Of course we were all pretty "rural." With the covert aid of the elevator operator, the plan was deployed as designed, except for a short delay when the lady of the evening became suspicious that she was being used for a practical joke with an uncertain outcome. Ralph calmed the dark-eyed brunette with two more dollars, and assured her that we would protect her from harm. She muttered something about too many goddam farmers in Chicago these days, but finally dropped her shift, or whatever it was she wore, and headed for Howard's bed as instructed.
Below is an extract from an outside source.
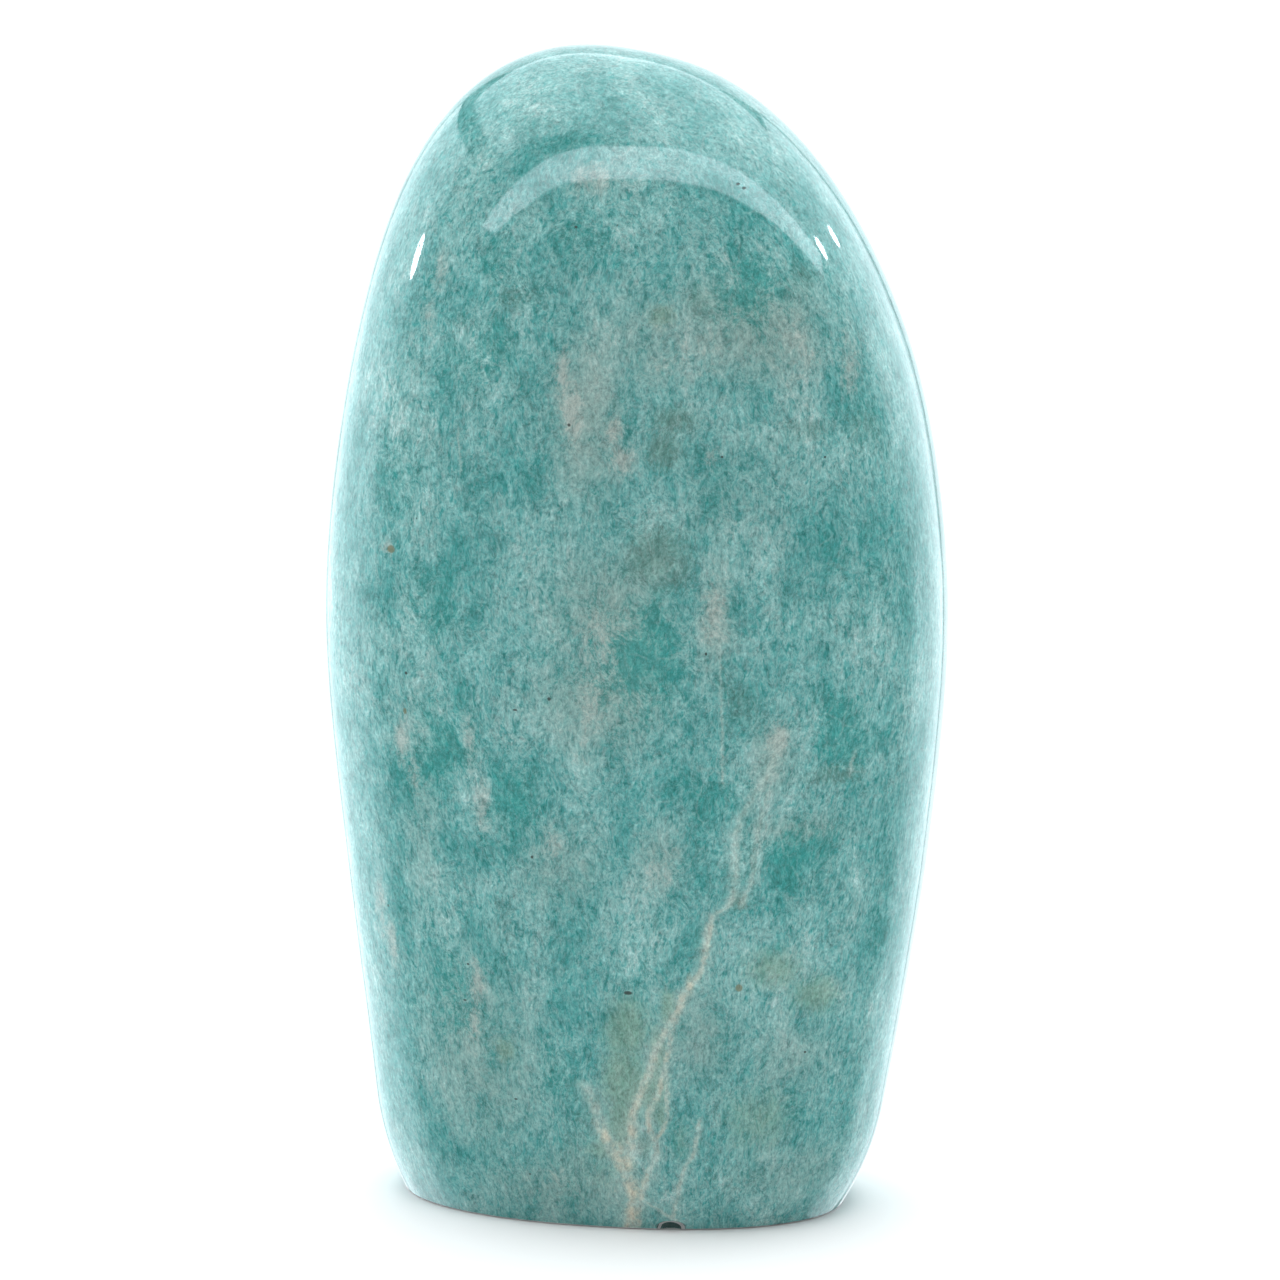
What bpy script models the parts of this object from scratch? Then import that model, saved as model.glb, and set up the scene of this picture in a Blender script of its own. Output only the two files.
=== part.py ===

We took up our positions on the fire escape to watch. Howard was slow to awaken, but when he discovered the source of his molestation, he let out a shriek and jumped a foot or two off his bed. Then as a red fox, startled from his nest on a grassy slope by approaching danger, first runs a circle to locate the danger and find the safest escape route, Howard, confounded and confused, also ran a couple of circles around the room, hollering "Get out of here, you darned old bat." Our girl, now sure she was being rejected, bolted out the door where she found us in the hall, holding each other with laughter. After some scathing remarks about our ancestry, the legitimacy of our births, and our queer sexual preferences, she demanded taxi fare and left.

The next day Howard sulked in the car, warily watching our every move all the way to Detroit, where we visited and freeloaded at Wheeler's aunt and uncle's, who had two daughters—who had girl friends, one of which I guess I made some wild promises to. I was quite unsettled when a month or two later she phoned me from a cottage on Seneca Lake where she was visiting relatives with her parents.

By this time I was quite involved with the lady who would be my future wife, and the whole situation was awkward, to say the least. I visited the Detroit lady to explain my case, and received about the same response that our touring group got from the gal in Chicago.